The photo is published for illustrative purposes only
The rebirth of a mother. Nazanin’s story
Nazanin is 37 years old, comes from the province of Kabul, and is illiterate. Two years ago, she became a widow: her husband died of electrocution while working. But the real burden, the one that had been carving into her for years, didn’t begin on that day. It began long before.
Today, Nazanin lives with her six children: a 16-year-old son, who has never attended school, and five daughters. Life has never been easy for her, as she has faced years of emotional, physical, and economic hardship.
Her marriage was not a love story, but a long shadow. Her husband, trapped in his drug addiction, had turned their home into a place of fear.
“I spent many years with him, but those years were full of bitter and painful experiences instead of joy.”
For many years, Nazanin’s house was not a home. It was a suspended place, where any sound could become a storm, and each day she moved silently, like someone walking on ground that could collapse beneath her feet.
The abuse was daily, often sudden, like shocks travelling through the walls. Sometimes it took only a small noise, a wrong gesture, or a glass placed in the wrong way to unleash his violence.
“He beat me all the time and made my life hell”
she recounts.
“There wasn’t a single day when I felt safe.”
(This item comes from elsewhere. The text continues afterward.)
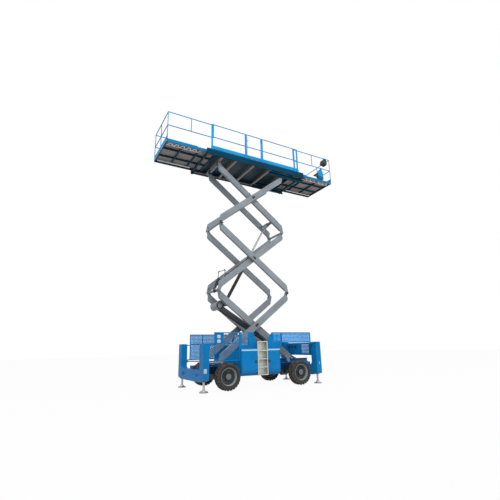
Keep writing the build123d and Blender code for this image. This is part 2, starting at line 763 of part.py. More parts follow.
def panel_group(side_name, side):
    """Frames, plates above the box and tie bars to the towers for one side."""
    y0 = panel_y - panel_thickness / 2
    y1 = panel_y + panel_thickness / 2
    rear, front = PANELS[side_name]
    shape = panel_frame(*rear) + panel_frame(*front)
    # rear frame to rear tower, front frame to front tower
    shape += block(-tower_x, rear[0] + 1, y0, y1, panel_bottom, panel_bottom + bar)
    shape += block(-tower_x, rear[0] + 1, y0, y1, panel_split - 40, panel_split - 40 + bar)
    shape += block(front[1] - 1, tower_x, y0, y1, panel_split - 40, panel_split)
    shape += block(front[1] - bar, front[1], y0, y1, panel_split - 40, panel_top)
    if side == FAR:
        shape += block(front[1] - 1, tower_x, y0, y1, panel_bottom, panel_bottom + bar)
    # upper plates: solid, with a slanted edge each side of the way in, or right across
    if side == NEAR:
        left = [(upper_back - 2, box_top), (ladder_back - 2, box_top), (ladder_back - 2, 1440),
                (ladder_back - 90, panel_top), (upper_back - 2, panel_top)]
        right = [(upper_front + 1, box_top), (ladder_front + 2, box_top), (ladder_front + 2, 1440),
                 (ladder_front + 250, panel_top), (upper_front + 1, panel_top)]
        window = (-900, -650, 1390, 1780)
        small = (ladder_front + 300, upper_front - 30, 1480, 1770)
        for points in (left, right):
            shape += slab(points, y0, y1)
        for x0, x1, z0, z1 in (window, small):
            shape -= block(x0, x1, y0 - 5, y1 + 5, z0, z1)
    else:
        shape += slab([(upper_back - 2, box_top), (front[0] + 1, box_top),
                       (front[0] + 1, panel_top), (upper_back - 2, panel_top)], y0, y1)
        for x0, x1 in ((-900, -250), (-150, box_front - 50)):
            shape -= block(x0, x1, y0 - 5, y1 + 5, 1390, 1770)
    return on_side(shape, side)


def panel_meshes(side_name, side):
    """The thin sheets that fill one side's windows."""
    rear, front = PANELS[side_name]
    sheets = []
    low = panel_bottom + bar
    if side == NEAR:
        sheets.append(mesh_sheet(rear[0] + bar, rear[1] - bar, low, panel_split))
        sheets.append(mesh_sheet(rear[0] + bar, rear[1] - bar, panel_split + bar, panel_top - bar))
        sheets.append(mesh_sheet(front[0] + bar, front[1] - bar, panel_split + bar, panel_top - bar))
        sheets.append(mesh_sheet(-900, -650, 1390, 1780))
        sheets.append(mesh_sheet(ladder_front + 300, upper_front - 30, 1480, 1770))
    else:
        for z0, z1 in ((low, panel_split), (panel_split + bar, panel_top - bar)):
            sheets.append(mesh_sheet(rear[0] + bar, -1500, z0, z1))
            sheets.append(mesh_sheet(-1500 + bar, rear[1] - bar, z0, z1))
            sheets.append(mesh_sheet(front[0] + bar, 1280, z0, z1))
            sheets.append(mesh_sheet(1280 + bar, front[1] - bar, z0, z1))
        sheets.append(mesh_sheet(-900, -250, 1390, 1770))
        sheets.append(mesh_sheet(-150, box_front - 50, 1390, 1770))
    return [on_side(sheet, side) for sheet in sheets]


for side_name, side in SIDES:
    save("guard_panels_" + side_name, panel_group(side_name, side))
    save("guard_mesh_" + side_name, *panel_meshes(side_name, side))

# ---- platform: main deck ------------------------------------------------------------------
side_beam = 60
beam_drop = 205               # underside of the side beams below the deck plate
member_drop = 115
member_depth = 50
member_width = 80
plate_z = deck_z - deck_plate
save("main_deck", block(deck_back, deck_front, -deck_half_width, deck_half_width, plate_z, deck_z))

inside_y = deck_half_width - side_beam
deck_frame = block(deck_back, deck_front, inside_y, deck_half_width, plate_z - beam_drop, plate_z)
deck_frame += flip(deck_frame)
member_xs = (deck_back + 40, foot_x, -900, centre_x, 700, tip_x + 100, deck_front - 40)
for x in member_xs:
    deck_frame += block(x - member_width / 2, x + member_width / 2, -inside_y, inside_y,
                        plate_z - member_drop - member_depth, plate_z - member_drop + 5)
hanger = block(foot_x - 70, foot_x + 70, hanger_y, hanger_y + hanger_plate,
               top_z - 60, plate_z - member_drop - member_depth + 1)
hanger -= bar_y(foot_x, top_z, fit_bore, hanger_y - 1, hanger_y + hanger_plate + 1)
deck_track_x0 = foot_x + 2 * half_span - 640
deck_track_x1 = deck_front - 5
web_y = deck_roller_y + roller_width + 3
deck_track = channel(deck_track_x0, deck_track_x1, top_z, web_y, web_y + track_web, deck_roller_y - 6)
deck_track += block(deck_track_x0, deck_track_x1, deck_roller_y - 6, web_y + track_web,
                    top_z + roller_radius + 2 + track_flange - 1,
                    plate_z - member_drop - member_depth + 1)
for side in (NEAR, FAR):
    deck_frame += on_side(hanger, side)
    deck_frame += on_side(deck_track, side)
save("deck_frame", deck_frame)

# ---- platform: guard rails ------------------------------------------------------------------
rail_r = rail_tube / 2
post_r = rail_r - 2
main_rail_y = deck_half_width - rail_r - 2
inner_rail_y = main_rail_y - rail_tube - 6
rail_z = deck_z + guard_rail_height
mid_z = deck_z + mid_rail_height
gate_back = -500
gate_front = 240
gate_gap = 42


def rail_run(x0, x1, y, zs):
    """Level rails along X at one side."""
    return joined([bar_x(y, z, rail_r, x0, x1) for z in zs])


def posts_at(xs, y, z0, z1):
    """Upright posts along X at one side."""
    return joined([bar_z(x, y, post_r, z0, z1) for x in xs])


def flat_posts_at(xs, y, z0, z1):
    """Upright flat posts along X at one side."""
    half = flat_post / 2
    return joined([block(x - half, x + half, y - post_r, y + post_r, z0, z1) for x in xs])


hinge_zs = (deck_z + 260, rail_z - 160)
gate_post_offset = 18         # flat posts stand back from the gate by this
main_posts_rear = (-1980, gate_back - gate_post_offset)
main_posts_front = (gate_front + gate_post_offset, 1875, 2040)
for side_name, side in SIDES:
    if side == NEAR:
        runs = [(-1980, gate_back), (gate_front, 2040)]
        posts = main_posts_rear + main_posts_front
    else:
        runs = [(-1980, 2040)]
        posts = (-1980, -960, 60, 1100, 2040)
    pieces = [rail_run(x0, x1, main_rail_y, (mid_z, rail_z)) for x0, x1 in runs]
    pieces.append(flat_posts_at(posts, main_rail_y, deck_z, rail_z))
    for x0, x1 in runs:
        pieces.append(block(x0, x1, main_rail_y - toe_board_thickness / 2,
                            main_rail_y + toe_board_thickness / 2, deck_z, deck_z + toe_board_height))
    if side == NEAR:
        for z in hinge_zs:
            strap = block(gate_front - gate_gap, gate_front,
                          main_rail_y - 14, main_rail_y + 14, z, z + 14)
            strap += bar_z(gate_front - gate_gap, main_rail_y, rail_r + 8, z, z + 14)
            pieces.append(strap - bar_z(gate_front - gate_gap, main_rail_y, post_r + bore_clearance,
                                        z - 1, z + 15))
    save(side_name + "_guard_rails", on_side(joined(pieces), side))

gate_x0 = gate_back + gate_gap
gate_x1 = gate_front - gate_gap
gate = joined([rail_run(gate_x0, gate_x1, main_rail_y, (mid_z, rail_z)),
               posts_at((gate_x0, gate_x1), main_rail_y, deck_z + 30, rail_z),
               block(gate_x0, gate_x1, main_rail_y - toe_board_thickness / 2,
                     main_rail_y + toe_board_thickness / 2, deck_z + 20, deck_z + toe_board_height)])
save("entry_gate", flip(gate))

# ---- platform: sliding extensions --------------------------------------------------------------
ext_plate_top = plate_z - 10
ext_plate = 12
ext_beam = 40
ext_depth = 100


def extension(outer_x, inner_x, end_rail_x, short_x, rail_inner_x):
    """A sliding deck: frame and plate, and its rails. Returns the two solids."""
    x0 = min(outer_x, inner_x)
    x1 = max(outer_x, inner_x)
    top = ext_plate_top
    half = extension_half_width
    tray = block(x0, x1, -half, half, top - ext_plate, top)
    for side in (NEAR, FAR):
        tray += block(x0, x1, side * (half - ext_beam), side * half, top - ext_depth, top)
    for x in (x0 + 20, (x0 * 2 + x1) / 3, (x0 + x1 * 2) / 3, x1 - 20):
        tray += block(x - 20, x + 20, -half, half, top - ext_depth + 10, top)
    for y in (-stringer_y, stringer_y):
        tray += block(x0, x1, y - 20, y + 20, top - ext_depth + 10, top)
    z0 = top
    pieces = []
    for side in (NEAR, FAR):
        y = side * inner_rail_y
        pieces.append(rail_run(end_rail_x, rail_inner_x, y, (mid_z, rail_z)))
        pieces.append(posts_at((end_rail_x,), y, z0, rail_z))
        pieces.append(posts_at((short_x, rail_inner_x), y, mid_z, rail_z))
    for z in (mid_z, rail_z):
        pieces.append(bar_y(end_rail_x, z, rail_r - 1, -inner_rail_y, inner_rail_y))
    pieces.append(bar_z(end_rail_x, 0, post_r, z0, rail_z))
    half_board = toe_board_thickness / 2
    pieces.append(block(end_rail_x - half_board, end_rail_x + half_board,
                        -inner_rail_y, inner_rail_y, z0, z0 + toe_board_height))
    return tray, joined(pieces)


rear_tray, rear_rails = extension(extension_back, deck_back + extension_overlap,
                                  extension_back + 20, -2810, -1910)
front_tray, front_rails = extension(extension_front, deck_front - extension_overlap,
                                    extension_front - 20, 2910, 1870)
save("rear_extension_deck", rear_tray)
save("rear_extension_rails", rear_rails)
save("front_extension_deck", front_tray)
save("front_extension_rails", front_rails)

# operator's console on the near top rail, and its cabinet on the middle rail
console_x = extension_front - 260
hook_reach = 5                # past the rail's middle, clear of the main rail beside it
console = slab([(console_x - 110, rail_z - 210), (console_x + 120, rail_z - 260),
                (console_x + 130, rail_z - 60), (console_x - 60, rail_z - 20)],
               -inner_rail_y + rail_r + 4, -inner_rail_y + rail_r + 230)
hook = block(console_x - 60, console_x + 100, -inner_rail_y - hook_reach, -inner_rail_y + rail_r + 60,
             rail_z + rail_r + seat_clearance, rail_z + rail_r + 12)
hook += block(console_x - 60, console_x + 100, -inner_rail_y + rail_r + 4, -inner_rail_y + rail_r + 16,
              rail_z - 120, rail_z + rail_r + 12)
save("control_console", console + hook)
cabinet_base = deck_z + 20    # passes over the main deck when the extension slides in
cabinet_face_y = -inner_rail_y + rail_r + 10
cabinet = slab([(3280, cabinet_base), (3560, cabinet_base), (3560, cabinet_base + 280),
                (3460, cabinet_base + 490), (3420, cabinet_base + 490), (3280, cabinet_base + 280)],
               cabinet_face_y, cabinet_face_y + 150)
strap_top = mid_z + rail_r + 8
cabinet += block(3390, 3490, cabinet_face_y - 6, cabinet_face_y + 2, cabinet_base + 200, strap_top)
cabinet += block(3390, 3490, -inner_rail_y - hook_reach, cabinet_face_y + 2,
                 mid_z + rail_r + seat_clearance, strap_top)
save("platform_cabinet", cabinet)
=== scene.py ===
import json
import math
import bmesh
import bpy
import numpy as np
from mathutils import Matrix, Vector


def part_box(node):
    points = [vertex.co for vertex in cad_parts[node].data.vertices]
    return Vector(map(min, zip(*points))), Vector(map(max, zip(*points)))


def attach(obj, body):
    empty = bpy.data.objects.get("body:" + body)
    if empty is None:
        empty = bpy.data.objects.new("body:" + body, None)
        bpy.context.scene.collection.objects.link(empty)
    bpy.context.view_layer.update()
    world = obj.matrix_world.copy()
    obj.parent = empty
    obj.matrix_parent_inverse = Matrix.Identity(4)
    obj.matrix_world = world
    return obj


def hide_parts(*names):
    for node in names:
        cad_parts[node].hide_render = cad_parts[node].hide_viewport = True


# Scissor lift on rough-terrain wheels, raised, standing with its outriggers down.
# Metres, +X towards the steered wheels, +Y towards the far side, +Z up.
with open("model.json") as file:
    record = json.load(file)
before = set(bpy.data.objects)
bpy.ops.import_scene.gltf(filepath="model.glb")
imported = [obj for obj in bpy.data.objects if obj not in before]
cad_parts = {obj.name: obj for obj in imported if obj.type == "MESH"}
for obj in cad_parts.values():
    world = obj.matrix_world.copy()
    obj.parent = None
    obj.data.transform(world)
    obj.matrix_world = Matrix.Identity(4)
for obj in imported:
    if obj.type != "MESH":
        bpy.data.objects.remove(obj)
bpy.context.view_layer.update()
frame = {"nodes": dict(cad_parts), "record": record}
parts = frame["nodes"]
NEAR = -1
FAR = 1
SIDES = (("near", NEAR), ("far", FAR))
ENDS = (("front", 1), ("rear", -1))


# ---- camera --------------------------------------------------------------------------
def aim_camera(place, yaw, pitch, roll, lens, shift):
    """Stands the camera at a place and turns it: yaw from +Y towards +X, pitch up from level."""
    yaw, pitch, roll = (math.radians(angle) for angle in (yaw, pitch, roll))
    ahead = Vector((math.sin(yaw) * math.cos(pitch), math.cos(yaw) * math.cos(pitch), math.sin(pitch)))
    level = Vector((math.cos(yaw), -math.sin(yaw), 0))
    over = level.cross(ahead)
    right = level * math.cos(roll) + over * math.sin(roll)
    above = over * math.cos(roll) - level * math.sin(roll)
    turn = Matrix((right, above, -ahead)).transposed()
    data = bpy.data.cameras.new("camera")
    data.lens = lens
    data.shift_x, data.shift_y = shift
    data.clip_end = 200
    camera = bpy.data.objects.new("camera", data)
    camera.matrix_world = Matrix.Translation(place) @ turn.to_4x4()
    bpy.context.collection.objects.link(camera)
    bpy.context.scene.camera = camera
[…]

But what hurt her more than the blows were the words. Words that belittled her, that made her feel guilty for something she had never chosen and never done.
“His words broke me more than the beatings”
she says, with unwavering clarity.
“I completely lost confidence in myself.”
Over time, Nazanin stopped speaking. She shrank. She lost her friends, she lost her confidence, she even lost the right to tell her own story.
“I felt that if I had told anyone about his addiction, I would have been judged and humiliated”
she recalls.
So she remained alone inside a pain that had no name.
When her husband died, Nazanin’s body stopped taking blows, but her mind did not. The trauma sat beside her. It followed her through sleepless nights, through the fear triggered by the smallest sound, and through the struggle of looking at her children and seeing her own wounds reflected in them.
Nazanin’s healing journey began when she met the psychologist from the Dignity project. During the first session, Nazanin trembled. Her voice came out thin, as if she needed permission to exist. She spoke of constant anxiety, sleepless nights, and loss of appetite. In that room, for the first time in years, she met someone who truly listened.
From that moment, something began to change.
“It was the first time someone really understood my pain.”
Nazanin began to open up, to regain trust.
She learned to breathe differently, to slow her heartbeat when fear rose to her throat. She practiced breathing exercises, started small routines, and brought order to the chaos.
Then came the hardest step: joining a group of women. At first, she stayed in the back, almost invisible. But the presence of the other women slowly loosened the knot of isolation. Morning walks with the women from the neighborhood became a small ritual, a way of saying to the world, “I’m still here.”
With her children, Nazanin learned to express her feelings, and she noticed a positive change in the family atmosphere.
“I feel that I have managed to free myself from fear and terror and have found greater serenity”
she says.
Nazanin knows that healing is not a straight line. It’s a path made of small steps, of good days and days that hurt again. But now she has something she never had before: a space to breathe, support to rely on, and the certainty that she can be stronger than her memories.
And as she looks at her children, she feels that something inside her has come back together. Not everything, but enough to keep going.